EXERCISE AIM - Search the data for the word "code" and copy every line that contains it.

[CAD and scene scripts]

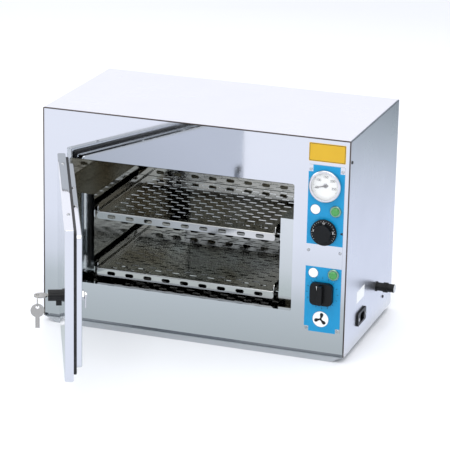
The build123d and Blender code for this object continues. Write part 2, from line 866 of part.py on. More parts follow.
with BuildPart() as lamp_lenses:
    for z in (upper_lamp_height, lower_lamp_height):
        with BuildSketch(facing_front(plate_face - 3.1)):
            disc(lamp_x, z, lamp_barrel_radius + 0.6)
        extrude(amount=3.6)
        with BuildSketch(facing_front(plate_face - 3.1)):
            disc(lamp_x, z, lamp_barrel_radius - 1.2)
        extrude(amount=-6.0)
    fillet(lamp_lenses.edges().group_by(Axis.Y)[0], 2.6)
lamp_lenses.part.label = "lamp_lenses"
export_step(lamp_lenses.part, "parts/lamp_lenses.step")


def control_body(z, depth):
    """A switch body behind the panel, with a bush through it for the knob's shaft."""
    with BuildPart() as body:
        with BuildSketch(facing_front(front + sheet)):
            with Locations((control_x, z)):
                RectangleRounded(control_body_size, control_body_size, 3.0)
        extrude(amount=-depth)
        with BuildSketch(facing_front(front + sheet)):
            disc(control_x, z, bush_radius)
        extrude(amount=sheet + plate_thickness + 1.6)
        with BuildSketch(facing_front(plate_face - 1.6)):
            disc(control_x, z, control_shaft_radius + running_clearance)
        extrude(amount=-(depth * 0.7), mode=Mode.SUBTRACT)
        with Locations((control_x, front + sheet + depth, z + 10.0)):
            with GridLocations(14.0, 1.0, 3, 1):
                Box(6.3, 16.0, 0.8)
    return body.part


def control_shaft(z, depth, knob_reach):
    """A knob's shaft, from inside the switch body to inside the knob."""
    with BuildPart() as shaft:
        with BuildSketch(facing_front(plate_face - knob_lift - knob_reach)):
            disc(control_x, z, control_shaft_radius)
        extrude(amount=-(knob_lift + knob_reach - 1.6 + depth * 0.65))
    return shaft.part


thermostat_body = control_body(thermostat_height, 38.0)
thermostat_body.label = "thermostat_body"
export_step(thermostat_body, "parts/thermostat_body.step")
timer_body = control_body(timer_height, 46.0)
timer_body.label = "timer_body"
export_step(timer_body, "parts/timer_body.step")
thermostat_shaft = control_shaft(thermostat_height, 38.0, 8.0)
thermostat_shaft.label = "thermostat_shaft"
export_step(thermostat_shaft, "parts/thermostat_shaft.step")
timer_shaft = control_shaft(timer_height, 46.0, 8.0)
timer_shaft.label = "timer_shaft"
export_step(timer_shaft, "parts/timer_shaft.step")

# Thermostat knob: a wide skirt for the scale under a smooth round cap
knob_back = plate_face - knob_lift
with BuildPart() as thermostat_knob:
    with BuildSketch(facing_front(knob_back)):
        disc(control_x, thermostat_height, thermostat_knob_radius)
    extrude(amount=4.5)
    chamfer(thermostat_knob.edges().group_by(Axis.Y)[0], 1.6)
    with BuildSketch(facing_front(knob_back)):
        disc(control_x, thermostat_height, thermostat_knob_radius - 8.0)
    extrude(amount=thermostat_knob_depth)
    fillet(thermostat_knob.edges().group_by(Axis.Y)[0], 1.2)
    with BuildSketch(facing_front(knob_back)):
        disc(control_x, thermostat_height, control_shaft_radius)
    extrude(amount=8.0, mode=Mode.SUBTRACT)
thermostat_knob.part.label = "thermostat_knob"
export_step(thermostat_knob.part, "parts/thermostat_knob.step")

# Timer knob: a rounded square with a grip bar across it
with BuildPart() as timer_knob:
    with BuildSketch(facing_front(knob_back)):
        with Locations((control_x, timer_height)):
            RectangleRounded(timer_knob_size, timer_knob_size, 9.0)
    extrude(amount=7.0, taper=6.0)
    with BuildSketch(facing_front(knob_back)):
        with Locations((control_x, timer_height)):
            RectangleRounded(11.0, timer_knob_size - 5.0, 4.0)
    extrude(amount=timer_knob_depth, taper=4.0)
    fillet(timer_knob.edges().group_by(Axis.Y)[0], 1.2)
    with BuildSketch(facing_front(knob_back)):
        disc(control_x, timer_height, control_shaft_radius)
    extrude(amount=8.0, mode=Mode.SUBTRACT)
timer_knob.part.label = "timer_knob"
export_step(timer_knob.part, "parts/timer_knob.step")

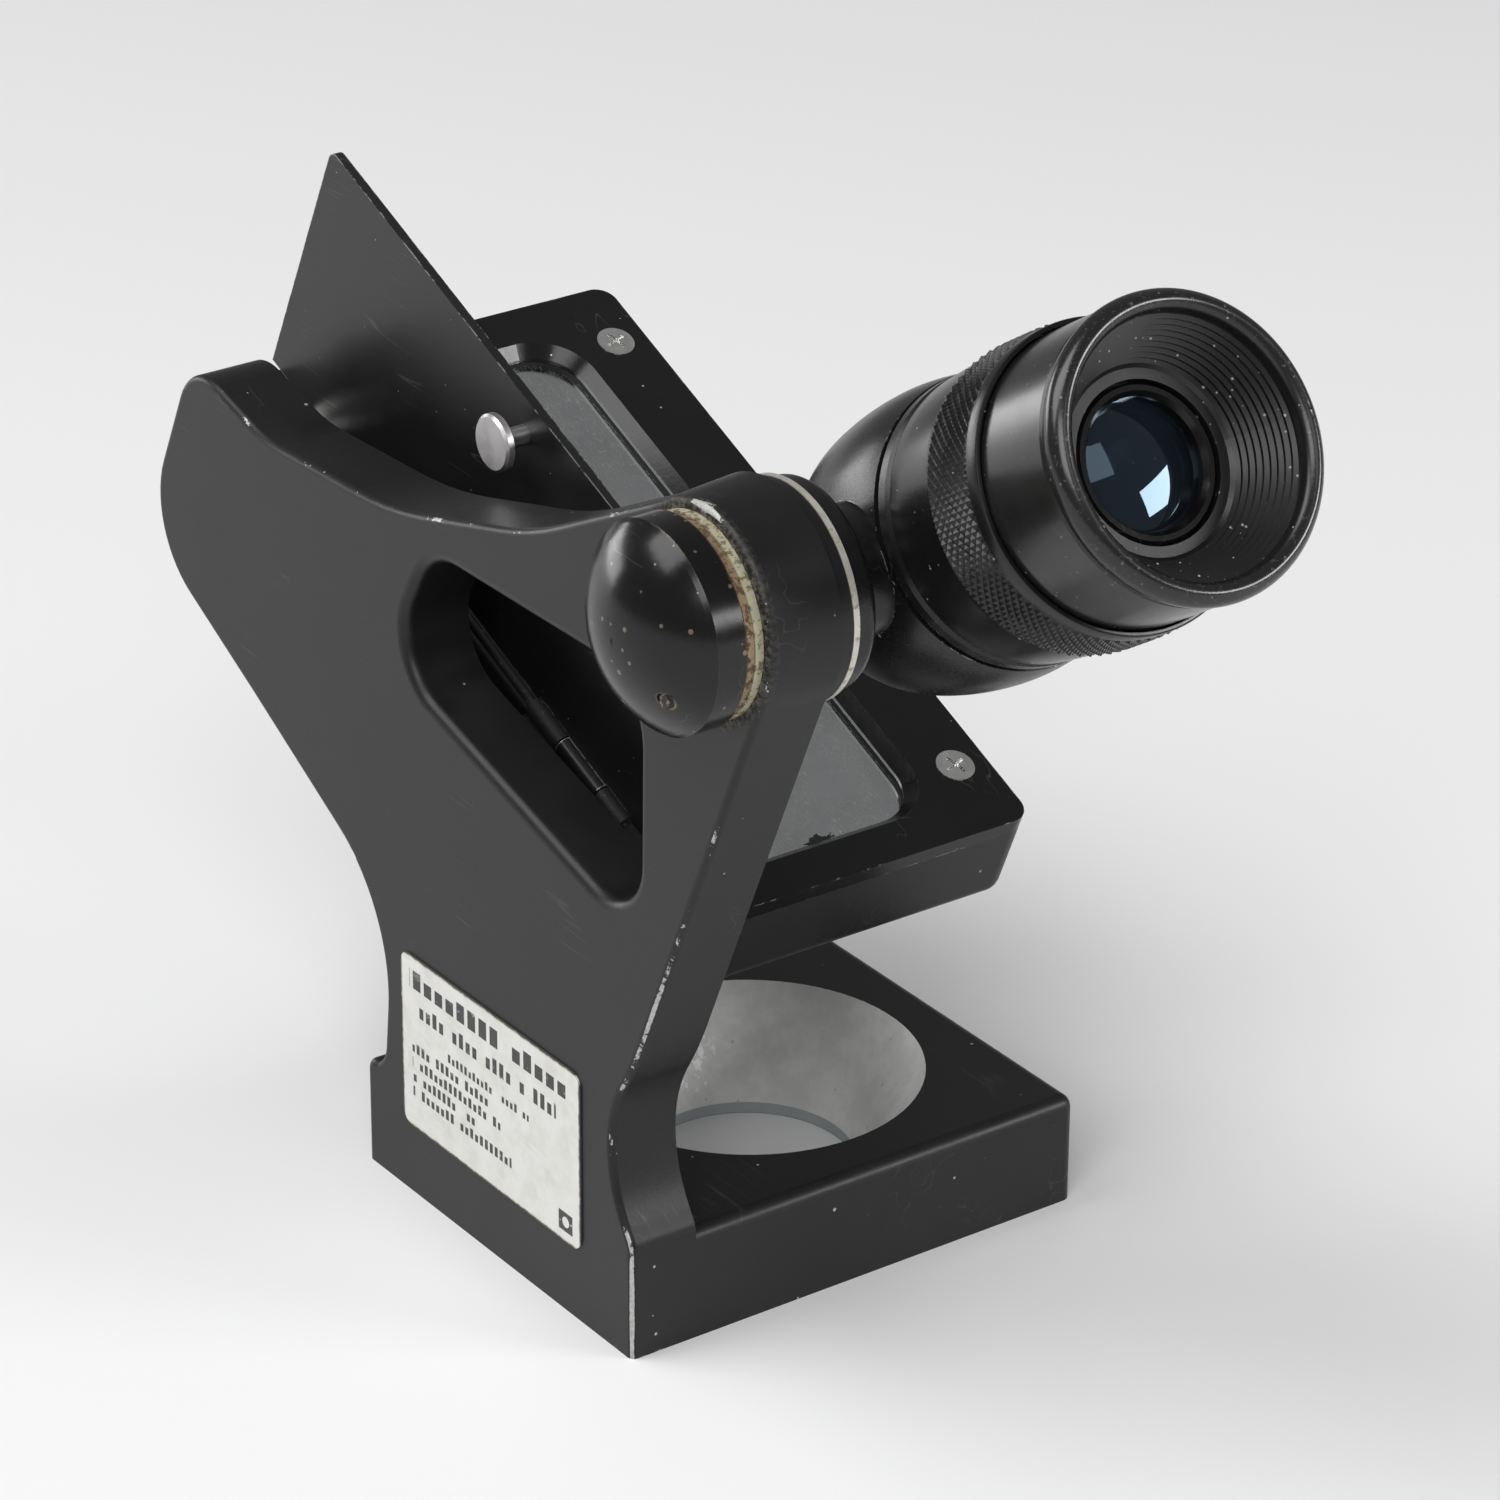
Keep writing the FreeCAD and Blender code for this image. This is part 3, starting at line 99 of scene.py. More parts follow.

WORKED SOLUTION -
The build123d and Blender code for this object continues. Write part 2, from line 866 of part.py on. More parts follow.
Keep writing the FreeCAD and Blender code for this image. This is part 3, starting at line 99 of scene.py. More parts follow.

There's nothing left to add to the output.